The request: Print out every line, exactly as written.

Dataset extract:
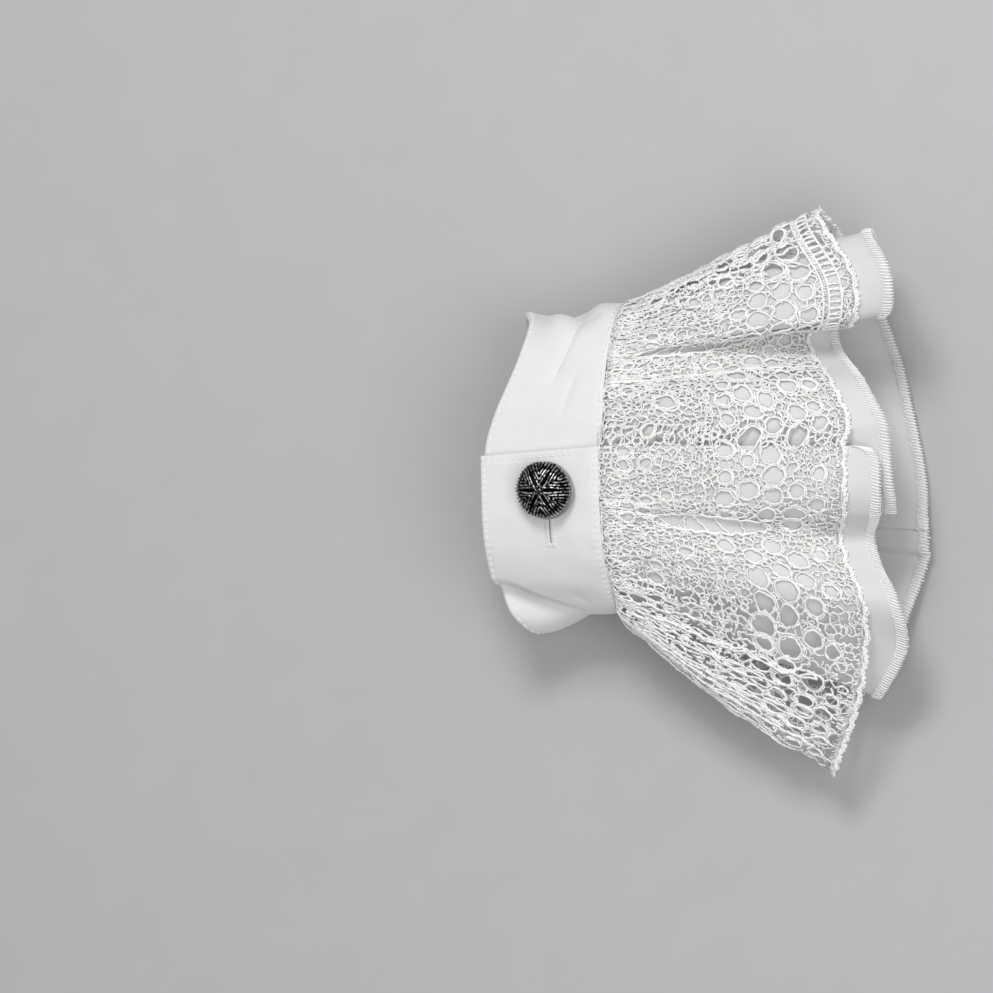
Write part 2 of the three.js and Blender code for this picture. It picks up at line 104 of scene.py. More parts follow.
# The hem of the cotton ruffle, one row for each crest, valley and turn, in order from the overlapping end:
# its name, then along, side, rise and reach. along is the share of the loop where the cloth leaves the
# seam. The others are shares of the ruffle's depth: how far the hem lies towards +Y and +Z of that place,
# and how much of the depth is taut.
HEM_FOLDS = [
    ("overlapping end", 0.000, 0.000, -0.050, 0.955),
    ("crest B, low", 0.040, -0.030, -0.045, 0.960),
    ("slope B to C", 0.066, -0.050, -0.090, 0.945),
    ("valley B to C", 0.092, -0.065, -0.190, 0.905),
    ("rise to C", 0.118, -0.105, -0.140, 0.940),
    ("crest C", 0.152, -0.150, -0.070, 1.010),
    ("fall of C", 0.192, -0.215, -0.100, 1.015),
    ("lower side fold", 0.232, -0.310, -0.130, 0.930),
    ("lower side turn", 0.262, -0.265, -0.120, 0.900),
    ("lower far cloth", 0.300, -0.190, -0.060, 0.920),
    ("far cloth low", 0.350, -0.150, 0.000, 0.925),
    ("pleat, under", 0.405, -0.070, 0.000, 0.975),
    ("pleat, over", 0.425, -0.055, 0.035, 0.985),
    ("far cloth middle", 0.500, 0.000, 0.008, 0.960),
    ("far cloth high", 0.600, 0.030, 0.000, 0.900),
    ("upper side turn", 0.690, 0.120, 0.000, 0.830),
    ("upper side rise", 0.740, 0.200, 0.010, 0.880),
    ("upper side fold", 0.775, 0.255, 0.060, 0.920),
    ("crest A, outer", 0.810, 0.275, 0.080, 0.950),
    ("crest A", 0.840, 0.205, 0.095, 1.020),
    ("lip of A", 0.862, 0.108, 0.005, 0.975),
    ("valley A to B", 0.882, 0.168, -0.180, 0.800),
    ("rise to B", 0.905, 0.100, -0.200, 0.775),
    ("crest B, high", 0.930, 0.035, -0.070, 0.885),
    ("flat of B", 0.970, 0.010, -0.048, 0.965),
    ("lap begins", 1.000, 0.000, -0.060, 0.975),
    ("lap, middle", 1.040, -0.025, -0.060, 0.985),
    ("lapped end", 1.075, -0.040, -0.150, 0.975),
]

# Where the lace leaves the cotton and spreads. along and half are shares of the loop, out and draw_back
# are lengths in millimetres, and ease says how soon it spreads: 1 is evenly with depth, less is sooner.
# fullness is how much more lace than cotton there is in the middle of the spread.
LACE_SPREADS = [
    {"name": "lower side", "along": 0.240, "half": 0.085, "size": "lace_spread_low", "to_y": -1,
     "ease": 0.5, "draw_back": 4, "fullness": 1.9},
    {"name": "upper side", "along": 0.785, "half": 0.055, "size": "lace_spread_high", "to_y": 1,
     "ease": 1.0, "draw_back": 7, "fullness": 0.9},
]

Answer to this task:
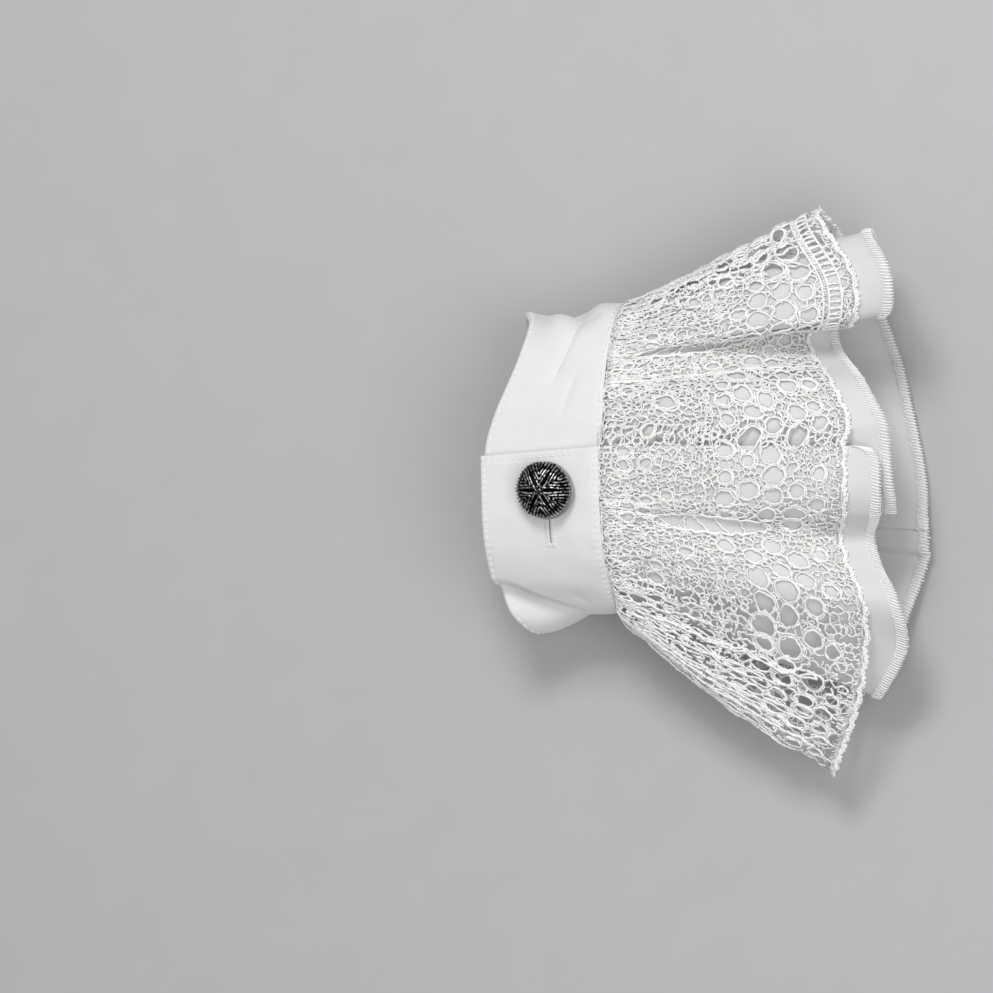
Write part 2 of the three.js and Blender code for this picture. It picks up at line 104 of scene.py. More parts follow.
# The hem of the cotton ruffle, one row for each crest, valley and turn, in order from the overlapping end:
# its name, then along, side, rise and reach. along is the share of the loop where the cloth leaves the
# seam. The others are shares of the ruffle's depth: how far the hem lies towards +Y and +Z of that place,
# and how much of the depth is taut.
HEM_FOLDS = [
    ("overlapping end", 0.000, 0.000, -0.050, 0.955),
    ("crest B, low", 0.040, -0.030, -0.045, 0.960),
    ("slope B to C", 0.066, -0.050, -0.090, 0.945),
    ("valley B to C", 0.092, -0.065, -0.190, 0.905),
    ("rise to C", 0.118, -0.105, -0.140, 0.940),
    ("crest C", 0.152, -0.150, -0.070, 1.010),
    ("fall of C", 0.192, -0.215, -0.100, 1.015),
    ("lower side fold", 0.232, -0.310, -0.130, 0.930),
    ("lower side turn", 0.262, -0.265, -0.120, 0.900),
    ("lower far cloth", 0.300, -0.190, -0.060, 0.920),
    ("far cloth low", 0.350, -0.150, 0.000, 0.925),
    ("pleat, under", 0.405, -0.070, 0.000, 0.975),
    ("pleat, over", 0.425, -0.055, 0.035, 0.985),
    ("far cloth middle", 0.500, 0.000, 0.008, 0.960),
    ("far cloth high", 0.600, 0.030, 0.000, 0.900),
    ("upper side turn", 0.690, 0.120, 0.000, 0.830),
    ("upper side rise", 0.740, 0.200, 0.010, 0.880),
    ("upper side fold", 0.775, 0.255, 0.060, 0.920),
    ("crest A, outer", 0.810, 0.275, 0.080, 0.950),
    ("crest A", 0.840, 0.205, 0.095, 1.020),
    ("lip of A", 0.862, 0.108, 0.005, 0.975),
    ("valley A to B", 0.882, 0.168, -0.180, 0.800),
    ("rise to B", 0.905, 0.100, -0.200, 0.775),
    ("crest B, high", 0.930, 0.035, -0.070, 0.885),
    ("flat of B", 0.970, 0.010, -0.048, 0.965),
    ("lap begins", 1.000, 0.000, -0.060, 0.975),
    ("lap, middle", 1.040, -0.025, -0.060, 0.985),
    ("lapped end", 1.075, -0.040, -0.150, 0.975),
]

# Where the lace leaves the cotton and spreads. along and half are shares of the loop, out and draw_back
# are lengths in millimetres, and ease says how soon it spreads: 1 is evenly with depth, less is sooner.
# fullness is how much more lace than cotton there is in the middle of the spread.
LACE_SPREADS = [
    {"name": "lower side", "along": 0.240, "half": 0.085, "size": "lace_spread_low", "to_y": -1,
     "ease": 0.5, "draw_back": 4, "fullness": 1.9},
    {"name": "upper side", "along": 0.785, "half": 0.055, "size": "lace_spread_high", "to_y": 1,
     "ease": 1.0, "draw_back": 7, "fullness": 0.9},
]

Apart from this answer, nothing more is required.